Creators do not just want background music anymore. They need an audio tool that acts as a director, telling them exactly when to cut the frame.
Why The Algorithm Rewards The Shift
Let us look at how the Instagram algorithm processes user behavior in 2026. When viewers watch a short-form video, the platform heavily measures retention rate and loop rate.
A sharp visual transition timed to a heavy beat forces the viewer’s brain to re-engage. You watch it once to see the final look. You watch it twice to see if you can catch the exact moment the cut happened. That second loop signals to the algorithm that the video is highly engaging, pushing it out to the main feed.
Slayyyter’s track provides the perfect, high-contrast audio spike to trigger that repeat viewing. The audio does half the heavy lifting for the video editor.
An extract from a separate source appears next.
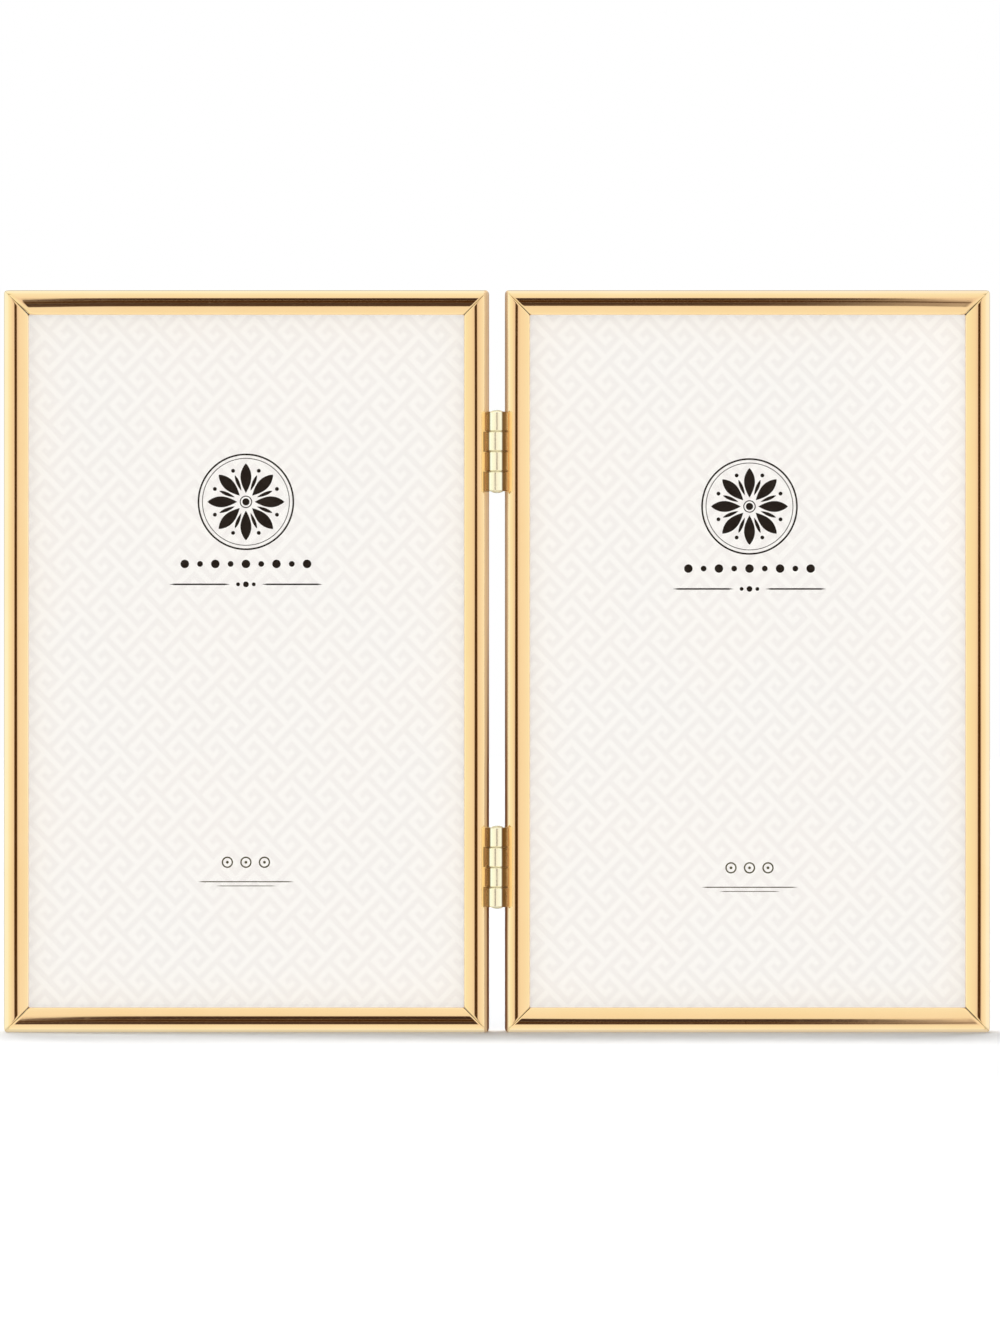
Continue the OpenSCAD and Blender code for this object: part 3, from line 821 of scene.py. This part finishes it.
# ---------------------------------------------------------------- CAD pieces that keep their shape
FINISH = {"insert": None, "back_board": board_mat, "corner_keys": steel_x, "top_ledge": steel_x,
          "bottom_ledge": steel_x, "turn_button_rivets": rivet_brass, "hinge_rivets": rivet_brass}
for name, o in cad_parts.items():
    if name.endswith("_insert"):
        mat = paper_left if name.startswith("left") else paper_right
    elif "hinge_left_plate" in name or "hinge_right_plate" in name or "hinge_pin" in name:
        mat = brass
    else:
        mat = next((m for k, m in FINISH.items() if name.endswith(k)), None)
    if mat is None:
        continue
    for k in range(len(o.material_slots)):
        o.material_slots[k].link = "OBJECT"
        o.material_slots[k].material = mat


# ---------------------------------------------------------------- floor
def floor():
    verts, faces, m = [], [], 48
    radii = [0.0, 120, 240, 480, 900, 1600, 2800, 4500]
    verts.append((0, 0, 0))
    for r in radii[1:]:
        for k in range(m):
            a = 2 * math.pi * k / m
            verts.append((r * math.cos(a), r * math.sin(a), 0))
    for k in range(m):
        faces.append((0, 1 + k, 1 + (k + 1) % m))
    for c in range(len(radii) - 2):
        for k in range(m):
            k2 = (k + 1) % m
            faces.append((1 + c * m + k, 1 + (c + 1) * m + k, 1 + (c + 1) * m + k2, 1 + c * m + k2))
    mat, n = new_material("floor_card")
    at = n.place()
    grain = n.noise(at, 900.0, 3.0, 0.6)
    p = principled(n, Base_Color=n.mix(n.ramp(grain, 0.3, 0.7), (0.86, 0.86, 0.86), (0.85, 0.85, 0.853)),
                   Roughness=0.9, Normal=n.bump(grain, 0.02 * MM, 0.4))
    surface(n, p.outputs[0])
    o = make("floor", verts, faces, mat)
    if o.data.polygons[0].normal.z < 0:
        o.data.flip_normals()
    o.visible_glossy = o.visible_transmission = o.visible_diffuse = o.visible_shadow = False


floor()


# ---------------------------------------------------------------- light
def studio():
    """A white tent with a narrow dark slot where the camera looks in, and a few dark flags for the metal to draw."""
    world = bpy.data.worlds.new("studio")
    scene.world = world
    world.use_nodes = True
    n = Nodes(world.node_tree)
    x, y, z = n.split(n.add("ShaderNodeTexCoord").outputs["Generated"])
    deg = 180.0 / math.pi
    az = n.mul(n.math("ARCTAN2", x, n.mul(y, -1.0)), deg)
    el = n.mul(n.math("ARCSINE", z), deg)
    side = n.math("ABSOLUTE", az)
    up = n.math("ABSOLUTE", el)

    def window(v, lo, hi, soft):
        return n.mul(n.ramp(v, lo - soft / 2, lo + soft / 2), n.ramp(v, hi - soft / 2, hi + soft / 2, 1.0, 0.0))

    # the tent: warm and a little dimmer next to the slot, cooler and brighter further out
    away = n.math("MAXIMUM", n.math("DIVIDE", side, 1.0), n.mul(up, 0.75))
    tent = n.mix(n.ramp(away, 5.0, 17.0), (0.895, 0.815, 0.785), (0.968, 0.965, 0.915))
    tent = n.mix(n.ramp(away, 17.0, 38.0), tent, (0.990, 1.045, 1.005))
    tent = n.mix(n.ramp(away, 38.0, 78.0), tent, (1.03, 1.19, 1.40))
    # its left side is a little more yellow and its right side a little more pink
    tent = n.mix(n.mul(n.ramp(az, -32.0, -6.0, 1.0, 0.0), 0.6), tent, (1.0, 1.035, 0.96), "MULTIPLY")
    tent = n.mix(n.mul(n.ramp(az, 6.0, 32.0), 0.6), tent, (1.0, 0.975, 0.985), "MULTIPLY")
    # towards the sides its wall fades downward, as a lit cloth does
    fade = n.mul(n.ramp(side, 26.0, 44.0), n.ramp(el, -6.0, -24.0))
    tent = n.mix(n.mul(fade, 0.42), tent, (0.50, 0.47, 0.44))
    ends = n.mul(n.ramp(side, 76.0, 88.0), n.ramp(side, 104.0, 122.0, 1.0, 0.0))
    tent = n.mix(n.mul(n.mul(ends, n.ramp(el, -1.0, -10.0)), 0.40), tent, (0.50, 0.43, 0.36))
    # dark flags off to the sides, above and below, and behind
    high = n.mul(window(el, 30.0, 50.0, 8.0), n.ramp(side, 24.0, 42.0))
    low = n.mul(window(el, -48.0, -26.0, 10.0), n.ramp(side, 24.0, 42.0))
    back = n.mul(window(side, 136.0, 152.0, 6.0), window(el, -30.0, 48.0, 10.0))
    flags = n.math("MAXIMUM", n.math("MAXIMUM", high, low), back)
    # the slot: a tall opening whose top corners are cut away, the right one further down,
    # and a soft-edged cross-piece at the camera's own height
    ceiling = n.minus(13.9, n.plus(n.ramp(az, 3.2, 4.1, 0.0, 14.0, smooth=False), n.ramp(az, -3.4, -4.9, 0.0, 13.0)))
    tall = n.mul(n.ramp(n.minus(el, ceiling), -0.9, 0.9, 1.0, 0.0), n.ramp(el, -16.0, -14.4))
    right_edge = n.blend(n.ramp(el, -2.0, 2.0), n.ramp(az, 2.3, 5.0, 1.0, 0.0), n.ramp(az, 3.0, 4.3, 1.0, 0.0))
    tall = n.mul(tall, n.mul(n.ramp(az, -5.7, -4.8), right_edge))
    level = n.ramp(up, 3.3, 4.3, 1.0, 0.0)
    wider = n.ramp(el, 1.5, -1.5, 0.0, 0.9)
    across = n.ramp(n.minus(n.math("ABSOLUTE", n.plus(az, 0.55)), wider), 2.9, 5.6, 1.0, 0.0)
    slot = n.math("MAXIMUM", n.mul(tall, n.minus(1.0, level)), n.mul(across, level))
    deep = n.mix(n.ramp(el, -13.0, -3.0), (0.092, 0.062, 0.048), (0.052, 0.032, 0.027))
    deep = n.mix(n.mul(level, 0.8), deep, (0.070, 0.028, 0.001))
    colour = n.mix(n.mul(flags, 0.68), tent, (0.26, 0.21, 0.18))
    colour = n.mix(slot, colour, deep)
    ray = n.add("ShaderNodeLightPath").outputs
    colour = n.mix(ray["Is Glossy Ray"], (0.36, 0.362, 0.368), colour)
    colour = n.mix(ray["Is Camera Ray"], colour, (1.0, 1.0, 1.0))
    bg = n.add("ShaderNodeBackground", {"Color": colour, "Strength": 1.0})
    n.add("ShaderNodeOutputWorld", {"Surface": bg.outputs[0]})

    for name, power, spread, colour, turn in (
            ("top_softbox", 1.45, 13, (1.0, 0.992, 0.98), (-12, 2, 0)),
            ("side_softbox", 1.12, 14, (1.0, 0.995, 0.985), (-8, -36, 0)),
            ("back_softbox", 0.80, 30, (1.0, 0.995, 0.99), (-58, 0, 14))):
        lamp = bpy.data.lights.new(name, "SUN")
        lamp.energy, lamp.angle, lamp.color = power, math.radians(spread), colour
        o = bpy.data.objects.new(name, lamp)
        o.rotation_euler = [math.radians(a) for a in turn]
        o.location = (0, 0.3 if name[0] == "t" else -0.8, 1.2)
        o.visible_glossy = o.visible_transmission = False
        scene.collection.objects.link(o)


studio()

# ---------------------------------------------------------------- camera
# Straight on. The photograph is 1000 x 1333 px and shows about 4.64 px to the millimetre at the crowns.
DISTANCE = 1500.0
cam = bpy.data.cameras.new("camera")
cam.sensor_width = 36.0
cam.lens = 4.645 * 36.0 * DISTANCE / 1333.0
cam.clip_start, cam.clip_end = 0.01, 20.0
eye = bpy.data.objects.new("camera", cam)
eye.location = ((500 - 497) / 4.64 * MM, (CROWN_Y - DISTANCE) * MM, (80 - (666.5 - 661.2) / 4.64) * MM)
eye.rotation_euler = (math.radians(90), 0, 0)
scene.collection.objects.link(eye)
scene.camera = eye
# a soft ring light around the lens, so that the lips throw no line of shadow on the paper
lamp = bpy.data.lights.new("ring_light", "POINT")
lamp.energy, lamp.shadow_soft_size, lamp.color = 82.0, 0.04, (1.0, 0.985, 0.97)
ring = bpy.data.objects.new("ring_light", lamp)
ring.location = (eye.location.x, eye.location.y - 0.05, eye.location.z)
ring.visible_camera = ring.visible_glossy = ring.visible_transmission = False
scene.collection.objects.link(ring)
scene.view_settings.view_transform = "Standard"
scene.view_settings.look = "None"

bpy.context.view_layer.update()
The Next Step For Social Audio
We have moved past the era where artists simply hope a random 15-second snippet of their song catches on. The success of the Slayyyter dance transition shows a clear path forward for the music industry.
I expect to see labels and independent artists releasing dedicated “transition edits” alongside standard streaming mixes. Instead of just pushing a catchy chorus, musicians will increasingly engineer tracks specifically designed to help video creators execute seamless visual cuts.
The audio is no longer just the soundtrack; it is the software running the video. The real question is, how long until major streaming platforms start categorizing new releases purely by their utility for video transitions?